Just a picturesque reminder of where we’re headed. 

After many miles and steep descents, we caught sight of our destination, Molinaseca. Prominent in the skyline is the 17th century Church of Saint Nicholas. 

Pilgrims enter the city via the Puente Romano (Roman Bridge). While this is actually a medieval bridge, it is built atop the ruins of an original Roman structure. 

Mikey likes it!
Just a front-facing view of the Iglesia de San Nicolas. 

We stayed at a really amazing hotel called the Palacio Hostal. Oh, and the manager did like ALL of our laundry for 7€! Total score, plus we had a balcony overlooking one of the main streets. The trees out front were kinda wacko, though. 

  Speaking of wacko, this was a most original way of promoting a grocery store. Take note, hipster DJ wannabes working that sales job! 
 
Still, we decided to go out for cooked food at a restaurant along the river. Oh, boy!

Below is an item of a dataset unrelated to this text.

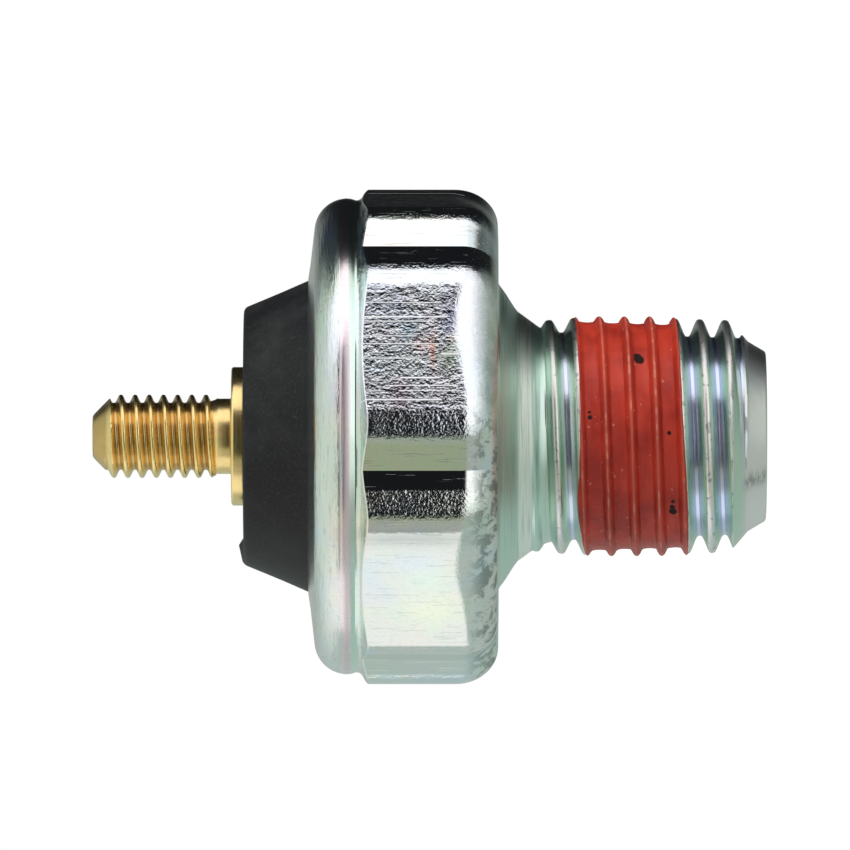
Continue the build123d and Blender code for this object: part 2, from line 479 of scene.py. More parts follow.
def geometry_tree(name, floats, counts):
    """A Geometry Nodes tree with named inputs, and its graph and input terms."""
    tree = bpy.data.node_groups.new(name, "GeometryNodeTree")
    sockets = [("Geometry", "NodeSocketGeometry")]
    sockets += [(label, "NodeSocketFloat") for label in floats]
    sockets += [(label, "NodeSocketInt") for label in counts]
    sockets += [("Material", "NodeSocketMaterial")]
    for label, kind in sockets:
        tree.interface.new_socket(label, in_out="INPUT", socket_type=kind)
    tree.interface.new_socket("Geometry", in_out="OUTPUT", socket_type="NodeSocketGeometry")
    graph = Graph(tree)
    entry = tree.nodes.new("NodeGroupInput")
    terms = {socket.name: Term(graph, socket) for socket in entry.outputs if socket.name}
    return graph, terms


def run_tree(piece, tree, values):
    """Runs a tree on an object and keeps the result as its plain mesh."""
    modifier = piece.modifiers.new(tree.name, "NODES")
    modifier.node_group = tree
    for item in tree.interface.items_tree:
        if item.in_out == "INPUT" and item.name in values:
            modifier[item.identifier] = values[item.name]
    scene_graph = bpy.context.evaluated_depsgraph_get()
    result = bpy.data.meshes.new_from_object(
        piece.evaluated_get(scene_graph), preserve_all_data_layers=True, depsgraph=scene_graph
    )
    piece.modifiers.remove(modifier)
    old = piece.data
    piece.data = result
    bpy.data.meshes.remove(old)


def labelled(sizes, names):
    """Settings as the inputs of a tree, each under its name there."""
    return {name.replace("_", " ").capitalize(): getattr(sizes, name) for name in names}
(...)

  In honor of the Camino and its scallop theme, we feasted on some grilled shellfish. The ones on the left are grilled with a delicious crême sauce while those to the right are more traditional olive oil and garlic based. In case you were wondering, neither Frank nor Mikey could decide which was better. 

For the main course, we both opted for fried local river trout. Having passed SO many streams and rivers, we mutually concluded that there must be something tasty in the water. Yep, Mikey and Frank called this one spot-on. 

Unlike American-style fried fish, the Spanish do not batter their catch. Instead, they clean said delicacy and drop it into a shallow pan of sizzling olive oil with garlic. A pinch of salt and pepper finishes off the dish perfectly. That is to say, “fall-off-the-bone perfection!”